Le rôle répugnant joué par les syndicats a incité des millions de travailleurs à quitter ces organisations. Le nombre d’adhérents a chuté drastiquement, passant de 80 pour cent de travailleurs en 1999 à à peine 32,8 pour cent en 2008.
Le processus qui s’est déroulé dans l’ancienne Union soviétique et dans les anciens Etats staliniens d'Europe de l’Est, et qui a abouti à un énorme accroissement de la pauvreté et de la destitution avec la dévastation de villes entières, est actuellement en train de se répéter à Ramnicu Valcea avec la privatisation et l’inévitable fermeture de l’usine. Les moyens d’existence de milliers de familles sont tributaires d’emplois soit à l’usine soit dans des industries et prestations de services annexes. Au fur et à mesure que les travailleurs défendent leurs emplois contre les attaques perpétrées par le gouvernement, ils entreront inévitablement en conflit direct avec le syndicat.
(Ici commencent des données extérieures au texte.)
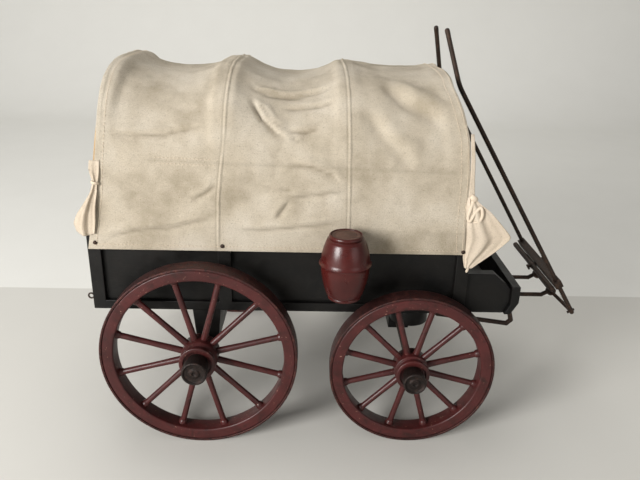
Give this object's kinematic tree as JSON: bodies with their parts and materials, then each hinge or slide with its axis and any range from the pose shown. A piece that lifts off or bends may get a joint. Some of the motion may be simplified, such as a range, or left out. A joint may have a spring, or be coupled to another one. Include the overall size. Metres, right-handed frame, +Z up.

Diverses organisations de la classe moyenne, tel le groupe de protestation CriticAtac ou le Parti de l’Alliance socialiste, promeuvent les syndicats comme moyen pour faire pression sur les principaux partis capitalistes pour les contraindre à changer leur politique. Ces organisations représentent des pièges politiques pour les travailleurs et les jeunes car ils essaient délibérément d’empêcher la mobilisation indépendante de la classe ouvrière.
Les attaques du gouvernement Ponta feront que des sections toujours plus larges de la classe ouvrière se rallieront à la lutte. Rien ne peut être défendu sans une rupture avec la bureaucratie syndicale et la mise en place de nouvelles organisations ouvrières armées d’un programme socialiste et internationaliste.